UPDATE: President Obama signed this bill, H.R. 4238, into law on May 20, 2016.
Legislation Removing Term “Oriental” from Federal Law Headed to President After Senate Approval
The National Council of Asian Pacific Americans applauds the Senate for passing legislation to remove "oriental" and other antiquated terms from federal law. This legislation would replace dated terms that remain in federal law with Asian American, Native Hawaiian, Pacific Islanders, African American, Hispanic, Native American, or Alaska Natives.
The bipartisan bill (H.R. 4238) was sponsored by Representatives Grace Meng (D-NY) and Ed Royce (R-CA) and unanimously passed in February. With yesterday’s passage in the Senate, the bill is headed to President Obama’s desk and is expected to be signed into law.
“We are very pleased that the full Congress approved the removal of the derogatory term ‘oriental,’ as well as other outdated terms, from federal legislation once and for all,” said NCAPA National Director Christopher Kang. “These terms bring to mind dark times in American history, including the Chinese Exclusion Act of 1882 and the incarceration of Japanese Americans in World War II. We thank Representatives Meng and Royce and Senator Hirono for their leadership on this issue and the entire Congressional Asian Pacific American Caucus for its support. We look forward to the President signing this bill into law so that the government’s language is respectful and accurate.”

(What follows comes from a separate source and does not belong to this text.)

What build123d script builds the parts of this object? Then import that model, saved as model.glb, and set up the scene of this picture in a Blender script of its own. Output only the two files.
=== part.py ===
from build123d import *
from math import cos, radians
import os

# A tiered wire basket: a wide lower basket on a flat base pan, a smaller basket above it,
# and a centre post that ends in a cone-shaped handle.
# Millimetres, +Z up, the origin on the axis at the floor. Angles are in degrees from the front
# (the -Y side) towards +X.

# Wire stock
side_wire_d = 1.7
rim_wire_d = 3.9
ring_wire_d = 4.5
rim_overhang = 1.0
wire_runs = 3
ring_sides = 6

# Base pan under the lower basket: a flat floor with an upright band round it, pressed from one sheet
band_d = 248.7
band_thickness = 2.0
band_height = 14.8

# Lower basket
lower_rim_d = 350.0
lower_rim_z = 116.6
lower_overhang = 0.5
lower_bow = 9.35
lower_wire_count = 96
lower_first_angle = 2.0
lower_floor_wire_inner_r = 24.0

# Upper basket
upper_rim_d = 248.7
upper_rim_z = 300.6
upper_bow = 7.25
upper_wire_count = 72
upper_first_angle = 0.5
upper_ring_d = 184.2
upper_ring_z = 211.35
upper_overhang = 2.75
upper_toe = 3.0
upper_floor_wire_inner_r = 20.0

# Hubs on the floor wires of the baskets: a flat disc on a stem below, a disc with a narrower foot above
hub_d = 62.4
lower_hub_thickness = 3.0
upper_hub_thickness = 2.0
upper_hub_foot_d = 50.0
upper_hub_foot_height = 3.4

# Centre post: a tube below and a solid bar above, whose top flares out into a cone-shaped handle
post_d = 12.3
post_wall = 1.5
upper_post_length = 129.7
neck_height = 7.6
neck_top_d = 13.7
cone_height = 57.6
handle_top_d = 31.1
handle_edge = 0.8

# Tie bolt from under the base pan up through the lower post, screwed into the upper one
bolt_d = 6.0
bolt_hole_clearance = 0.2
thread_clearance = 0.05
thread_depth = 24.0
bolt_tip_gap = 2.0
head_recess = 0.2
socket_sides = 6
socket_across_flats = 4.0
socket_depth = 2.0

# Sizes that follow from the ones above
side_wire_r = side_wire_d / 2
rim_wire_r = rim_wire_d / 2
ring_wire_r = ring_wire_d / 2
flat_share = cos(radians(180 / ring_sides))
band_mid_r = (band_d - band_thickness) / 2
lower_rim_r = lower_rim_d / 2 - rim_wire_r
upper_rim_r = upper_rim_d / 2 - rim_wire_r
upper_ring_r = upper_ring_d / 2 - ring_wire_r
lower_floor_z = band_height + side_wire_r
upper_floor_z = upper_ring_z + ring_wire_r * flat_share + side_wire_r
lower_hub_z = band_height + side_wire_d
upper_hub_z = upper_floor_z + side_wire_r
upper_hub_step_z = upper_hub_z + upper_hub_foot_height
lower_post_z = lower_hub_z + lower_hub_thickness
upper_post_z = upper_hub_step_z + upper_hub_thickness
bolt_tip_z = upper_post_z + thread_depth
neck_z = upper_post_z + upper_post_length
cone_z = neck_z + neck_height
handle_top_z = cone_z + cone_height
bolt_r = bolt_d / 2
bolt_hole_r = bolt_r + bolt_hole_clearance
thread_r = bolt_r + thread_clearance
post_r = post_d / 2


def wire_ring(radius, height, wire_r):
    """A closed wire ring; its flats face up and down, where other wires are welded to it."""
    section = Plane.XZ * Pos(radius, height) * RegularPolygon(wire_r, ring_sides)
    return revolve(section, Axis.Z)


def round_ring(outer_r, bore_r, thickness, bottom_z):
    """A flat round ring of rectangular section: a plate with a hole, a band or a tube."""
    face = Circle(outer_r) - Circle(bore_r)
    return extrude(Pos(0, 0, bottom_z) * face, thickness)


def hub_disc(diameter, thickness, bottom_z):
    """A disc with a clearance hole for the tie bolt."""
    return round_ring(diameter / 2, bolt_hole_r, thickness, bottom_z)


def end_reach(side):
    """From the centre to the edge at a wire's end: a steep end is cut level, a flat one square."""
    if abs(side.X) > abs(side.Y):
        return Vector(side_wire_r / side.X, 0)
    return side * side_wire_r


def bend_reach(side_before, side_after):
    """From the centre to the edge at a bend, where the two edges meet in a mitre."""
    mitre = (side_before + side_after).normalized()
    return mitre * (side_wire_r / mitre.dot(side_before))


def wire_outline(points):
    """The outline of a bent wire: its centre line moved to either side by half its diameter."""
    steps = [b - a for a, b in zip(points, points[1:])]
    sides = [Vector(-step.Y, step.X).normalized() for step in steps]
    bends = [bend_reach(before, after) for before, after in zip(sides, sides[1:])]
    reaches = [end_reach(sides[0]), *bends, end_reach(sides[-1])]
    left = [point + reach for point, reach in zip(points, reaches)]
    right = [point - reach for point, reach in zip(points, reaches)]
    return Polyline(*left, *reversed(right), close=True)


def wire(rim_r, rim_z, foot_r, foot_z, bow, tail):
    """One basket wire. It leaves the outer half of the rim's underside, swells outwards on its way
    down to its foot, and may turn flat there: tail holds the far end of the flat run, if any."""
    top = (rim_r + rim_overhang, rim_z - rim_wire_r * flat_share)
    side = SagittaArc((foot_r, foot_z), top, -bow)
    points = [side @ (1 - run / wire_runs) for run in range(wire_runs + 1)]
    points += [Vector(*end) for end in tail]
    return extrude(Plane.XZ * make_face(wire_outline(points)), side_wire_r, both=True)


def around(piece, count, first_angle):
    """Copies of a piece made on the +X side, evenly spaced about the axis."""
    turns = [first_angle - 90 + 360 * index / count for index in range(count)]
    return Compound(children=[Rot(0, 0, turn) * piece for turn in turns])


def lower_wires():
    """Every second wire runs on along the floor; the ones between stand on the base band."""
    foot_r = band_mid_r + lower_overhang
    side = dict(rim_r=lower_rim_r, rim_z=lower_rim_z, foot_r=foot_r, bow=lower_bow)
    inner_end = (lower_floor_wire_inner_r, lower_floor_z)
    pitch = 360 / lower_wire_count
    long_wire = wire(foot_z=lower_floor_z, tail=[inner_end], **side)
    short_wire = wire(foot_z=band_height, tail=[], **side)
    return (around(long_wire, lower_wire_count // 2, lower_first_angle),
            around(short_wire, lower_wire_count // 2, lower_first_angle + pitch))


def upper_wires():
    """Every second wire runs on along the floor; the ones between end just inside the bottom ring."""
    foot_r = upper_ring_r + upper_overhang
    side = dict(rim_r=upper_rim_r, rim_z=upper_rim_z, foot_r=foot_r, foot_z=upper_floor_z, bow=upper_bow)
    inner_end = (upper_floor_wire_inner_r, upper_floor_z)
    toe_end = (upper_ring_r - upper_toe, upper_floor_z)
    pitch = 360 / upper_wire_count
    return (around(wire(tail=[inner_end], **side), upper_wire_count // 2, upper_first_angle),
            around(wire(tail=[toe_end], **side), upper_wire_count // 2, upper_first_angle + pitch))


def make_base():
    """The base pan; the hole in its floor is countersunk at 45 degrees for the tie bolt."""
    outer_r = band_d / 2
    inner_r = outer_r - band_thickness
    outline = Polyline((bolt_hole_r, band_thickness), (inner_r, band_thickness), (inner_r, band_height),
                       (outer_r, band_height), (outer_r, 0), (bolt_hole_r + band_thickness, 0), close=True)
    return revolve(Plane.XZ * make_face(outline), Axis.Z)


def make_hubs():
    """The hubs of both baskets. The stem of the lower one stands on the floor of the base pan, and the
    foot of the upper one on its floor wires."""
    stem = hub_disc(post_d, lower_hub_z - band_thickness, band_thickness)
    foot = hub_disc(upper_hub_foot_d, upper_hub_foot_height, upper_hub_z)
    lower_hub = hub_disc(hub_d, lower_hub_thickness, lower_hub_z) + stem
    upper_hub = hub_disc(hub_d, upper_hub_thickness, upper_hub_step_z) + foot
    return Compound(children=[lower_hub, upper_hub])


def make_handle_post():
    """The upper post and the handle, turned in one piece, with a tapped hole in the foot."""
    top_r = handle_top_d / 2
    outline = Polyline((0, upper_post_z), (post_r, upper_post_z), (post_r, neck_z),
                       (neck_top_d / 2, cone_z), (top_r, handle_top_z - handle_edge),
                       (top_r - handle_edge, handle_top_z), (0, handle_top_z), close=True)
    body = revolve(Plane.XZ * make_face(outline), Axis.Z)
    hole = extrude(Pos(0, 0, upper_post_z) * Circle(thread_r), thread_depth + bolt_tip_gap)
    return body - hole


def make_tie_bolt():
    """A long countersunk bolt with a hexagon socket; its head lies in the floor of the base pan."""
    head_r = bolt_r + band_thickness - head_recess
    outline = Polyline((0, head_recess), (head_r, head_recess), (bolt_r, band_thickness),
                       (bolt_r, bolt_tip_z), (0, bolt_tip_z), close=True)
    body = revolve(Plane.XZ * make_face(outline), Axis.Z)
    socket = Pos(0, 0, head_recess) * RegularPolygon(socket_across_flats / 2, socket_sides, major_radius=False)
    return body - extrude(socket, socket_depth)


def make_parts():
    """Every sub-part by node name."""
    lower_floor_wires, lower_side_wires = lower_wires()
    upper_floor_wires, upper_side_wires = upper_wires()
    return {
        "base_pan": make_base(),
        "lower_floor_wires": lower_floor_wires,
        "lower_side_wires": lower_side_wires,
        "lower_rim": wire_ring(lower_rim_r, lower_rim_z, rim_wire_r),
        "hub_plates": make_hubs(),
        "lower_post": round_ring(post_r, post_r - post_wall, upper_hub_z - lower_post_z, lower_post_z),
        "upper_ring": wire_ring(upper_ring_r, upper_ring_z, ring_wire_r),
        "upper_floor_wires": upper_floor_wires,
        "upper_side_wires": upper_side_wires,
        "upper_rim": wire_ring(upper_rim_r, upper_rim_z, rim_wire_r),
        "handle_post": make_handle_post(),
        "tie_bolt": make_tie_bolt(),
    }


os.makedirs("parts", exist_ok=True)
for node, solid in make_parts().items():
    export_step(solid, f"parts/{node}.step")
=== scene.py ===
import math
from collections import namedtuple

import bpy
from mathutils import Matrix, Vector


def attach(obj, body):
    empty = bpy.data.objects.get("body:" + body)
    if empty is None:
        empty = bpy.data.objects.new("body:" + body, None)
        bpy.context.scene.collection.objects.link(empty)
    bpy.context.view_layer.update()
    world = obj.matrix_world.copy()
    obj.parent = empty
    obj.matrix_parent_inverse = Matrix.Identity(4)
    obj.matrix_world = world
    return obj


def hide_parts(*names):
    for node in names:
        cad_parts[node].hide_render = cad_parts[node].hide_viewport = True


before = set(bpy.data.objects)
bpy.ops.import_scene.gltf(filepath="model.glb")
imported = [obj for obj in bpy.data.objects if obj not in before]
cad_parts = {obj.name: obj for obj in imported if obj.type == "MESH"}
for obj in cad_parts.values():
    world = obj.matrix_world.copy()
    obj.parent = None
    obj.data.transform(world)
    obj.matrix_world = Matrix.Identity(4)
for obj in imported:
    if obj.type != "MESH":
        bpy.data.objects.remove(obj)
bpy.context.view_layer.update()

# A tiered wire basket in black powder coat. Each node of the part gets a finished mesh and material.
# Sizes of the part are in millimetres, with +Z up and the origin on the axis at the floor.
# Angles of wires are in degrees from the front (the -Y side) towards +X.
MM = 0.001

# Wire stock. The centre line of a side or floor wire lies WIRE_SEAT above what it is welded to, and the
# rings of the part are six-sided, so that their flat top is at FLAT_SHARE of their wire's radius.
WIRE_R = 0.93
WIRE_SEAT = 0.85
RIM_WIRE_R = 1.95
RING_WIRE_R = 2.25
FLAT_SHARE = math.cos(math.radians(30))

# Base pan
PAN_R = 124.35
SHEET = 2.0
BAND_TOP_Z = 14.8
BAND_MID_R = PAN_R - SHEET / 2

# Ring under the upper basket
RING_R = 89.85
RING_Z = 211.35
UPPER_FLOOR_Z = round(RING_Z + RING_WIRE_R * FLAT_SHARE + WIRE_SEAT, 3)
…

Based in Washington, D.C., the National Council of Asian Pacific Americans is a coalition of 35 national Asian Pacific American organizations that serves to represent the interests of Asian American, Native Hawaiian, and Pacific Islander (AANHPI) communities and to provide a national voice for our communities’ concerns. Our communities are the fastest growing racial/ethnic group in the United States, currently making up approximately six percent of the population.